Guided Trajectory Generation with Diffusion Models for Offline Model-based Optimization

TL;DR

This paper introduces a novel diffusion-based generative approach for offline model-based optimization, producing high-quality trajectories to identify optimal designs in high-dimensional black-box functions without online evaluation.

Contribution

It proposes a new conditional diffusion model that generates trajectories toward high-scoring regions, overcoming limitations of prior methods in offline optimization.

Findings

Outperforms baseline methods on Design-Bench tasks

Generates diverse high-quality solutions beyond dataset scope

Effectively guides exploration of high-scoring regions

Abstract

Optimizing complex and high-dimensional black-box functions is ubiquitous in science and engineering fields.

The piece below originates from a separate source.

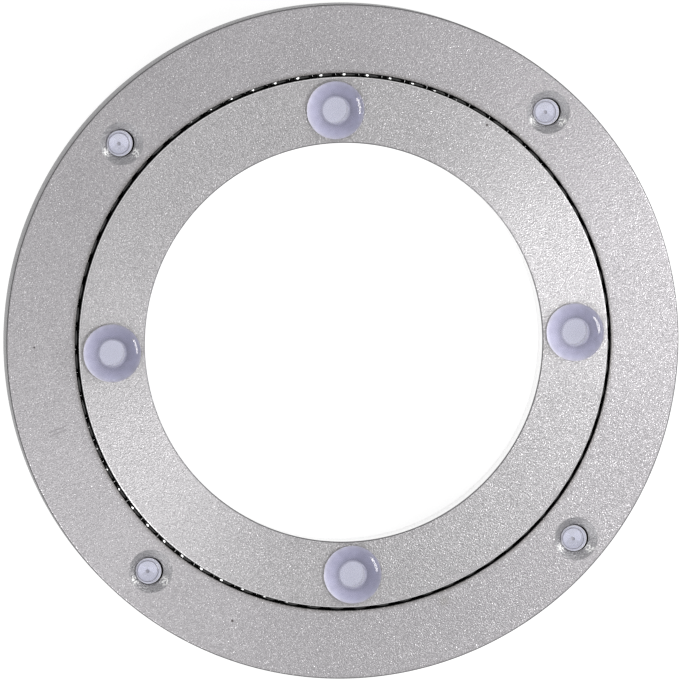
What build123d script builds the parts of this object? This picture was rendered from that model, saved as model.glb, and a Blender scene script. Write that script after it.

Unfortunately, the online evaluation of these functions is restricted due to time and safety constraints in most cases. In offline model-based optimization (MBO), we aim to find a design that maximizes the target function using only a pre-existing offline dataset. While prior methods consider forward or inverse approaches to address the problem, these approaches are limited by conservatism and the difficulty of learning highly multi-modal mappings. Recently, there has been an emerging paradigm of learning to improve solutions with synthetic trajectories constructed from the offline dataset. In this paper, we introduce a novel conditional generative modeling approach to produce trajectories toward high-scoring regions. First, we construct synthetic trajectories toward high-scoring regions using the dataset while injecting locality bias for consistent improvement directions. Then, we train a conditional diffusion model to generate trajectories conditioned on their scores. Lastly, we sample multiple trajectories from the trained model with guidance to explore high-scoring regions beyond the dataset and select high-fidelity designs among generated trajectories with the proxy function. Extensive experiment results demonstrate that our method outperforms competitive baselines on Design-Bench and its practical variants. The code is publicly available in \texttt{https://github.com/dbsxodud-11/GTG}.